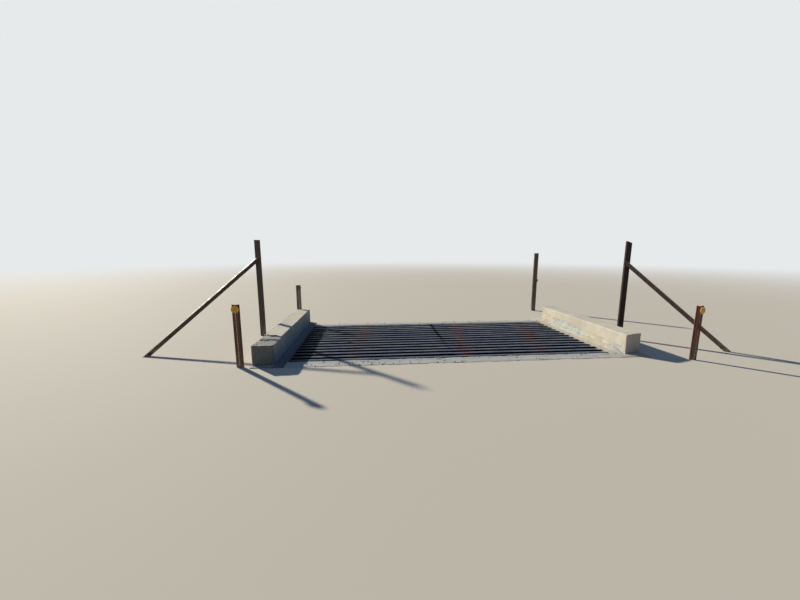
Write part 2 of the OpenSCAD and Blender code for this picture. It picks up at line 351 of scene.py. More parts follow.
def flipped(faces):
    """Faces turned to look the other way."""
    return [tuple(reversed(face)) for face in faces]


def skin(rows, width):
    """Quads between neighbouring closed rings of equal width."""
    return [
        (r * width + k, r * width + (k + 1) % width, (r + 1) * width + (k + 1) % width, (r + 1) * width + k)
        for r in range(rows - 1)
        for k in range(width)
    ]


def capped_skin(rows, width):
    """The same with a face over the first ring and the last one."""
    last = (rows - 1) * width
    return skin(rows, width) + [tuple(range(width))[::-1], tuple(range(last, last + width))]


def joined(parts):
    """Several (points, faces) lists as one."""
    points, faces, start = [], [], 0
    for p, f in parts:
        points.append(np.asarray(p, float))
        faces += [tuple(start + i for i in face) for face in f]
        start += len(p)
    return np.concatenate(points), faces


# Materials

def put(tree, socket, value):
    """Links a socket to another, or sets its number or colour."""
    if isinstance(value, bpy.types.NodeSocket):
        tree.links.new(value, socket)
    elif socket.type == "RGBA" and len(value) == 3:
        socket.default_value = (*value, 1)
    else:
        socket.default_value = value


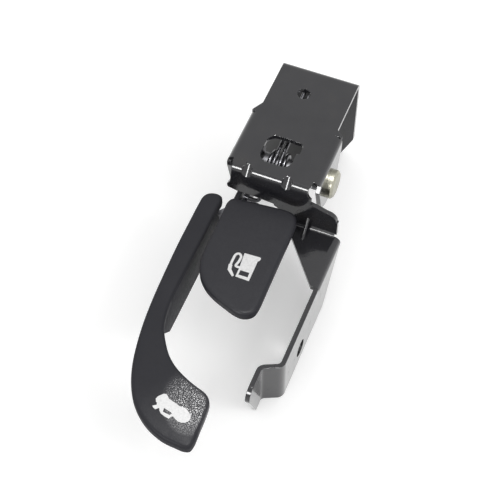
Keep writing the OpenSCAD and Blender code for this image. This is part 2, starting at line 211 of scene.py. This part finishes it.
def metal(name, base, rough, grain=(1, 1, 1), tint=None):
    s = Shade(name, base, rough, 1.0)
    dark = tuple(c * 0.72 for c in base)
    s.colour(s.ramp(s.noise(2.5, 6, 0.6), [(0.3, dark), (0.6, base), (0.85, tint or base)]))
    s.roughness(s.ramp(s.noise(1.1, 5, 0.6, grain), [(0.3, rough - 0.08), (0.7, rough + 0.14)]))
    s.bump(s.noise(0.5, 4, 0.6, grain), 0.012, 0.5)
    return s.mat


def print_white():
    s = Shade("white_print", (0.7, 0.7, 0.7), 0.45)
    s.colour(s.ramp(s.noise(0.7, 4), [(0.3, (0.62, 0.62, 0.62)), (0.6, (0.74, 0.74, 0.74))]))
    s.bump(s.noise(0.4, 3), 0.01, 0.4)
    return s.mat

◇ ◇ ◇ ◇

* What to work on *
Quote verbatim the opening lines of the listing above, ending with the line where "socket.default_value = value" appears; include both endpoints and nothing more.

* Exercise result *
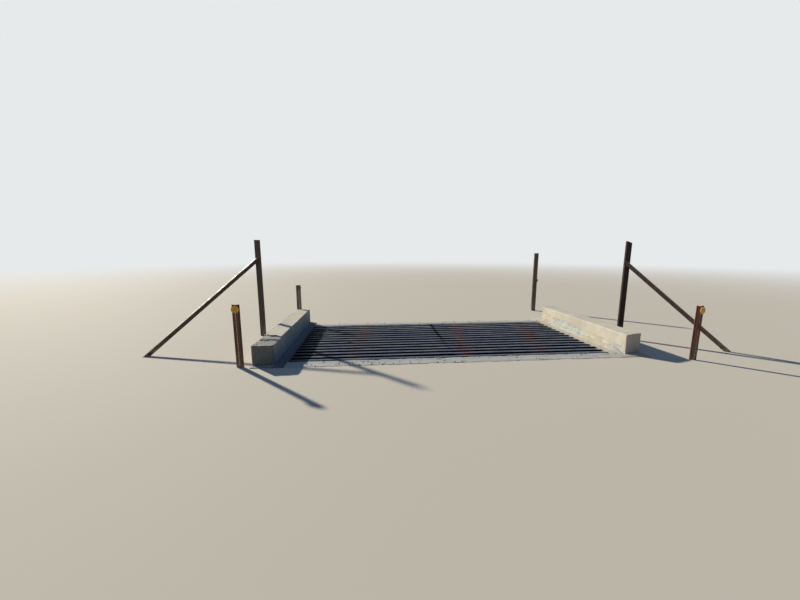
Write part 2 of the OpenSCAD and Blender code for this picture. It picks up at line 351 of scene.py. More parts follow.
def flipped(faces):
    """Faces turned to look the other way."""
    return [tuple(reversed(face)) for face in faces]


def skin(rows, width):
    """Quads between neighbouring closed rings of equal width."""
    return [
        (r * width + k, r * width + (k + 1) % width, (r + 1) * width + (k + 1) % width, (r + 1) * width + k)
        for r in range(rows - 1)
        for k in range(width)
    ]


def capped_skin(rows, width):
    """The same with a face over the first ring and the last one."""
    last = (rows - 1) * width
    return skin(rows, width) + [tuple(range(width))[::-1], tuple(range(last, last + width))]


def joined(parts):
    """Several (points, faces) lists as one."""
    points, faces, start = [], [], 0
    for p, f in parts:
        points.append(np.asarray(p, float))
        faces += [tuple(start + i for i in face) for face in f]
        start += len(p)
    return np.concatenate(points), faces


# Materials

def put(tree, socket, value):
    """Links a socket to another, or sets its number or colour."""
    if isinstance(value, bpy.types.NodeSocket):
        tree.links.new(value, socket)
    elif socket.type == "RGBA" and len(value) == 3:
        socket.default_value = (*value, 1)
    else:
        socket.default_value = value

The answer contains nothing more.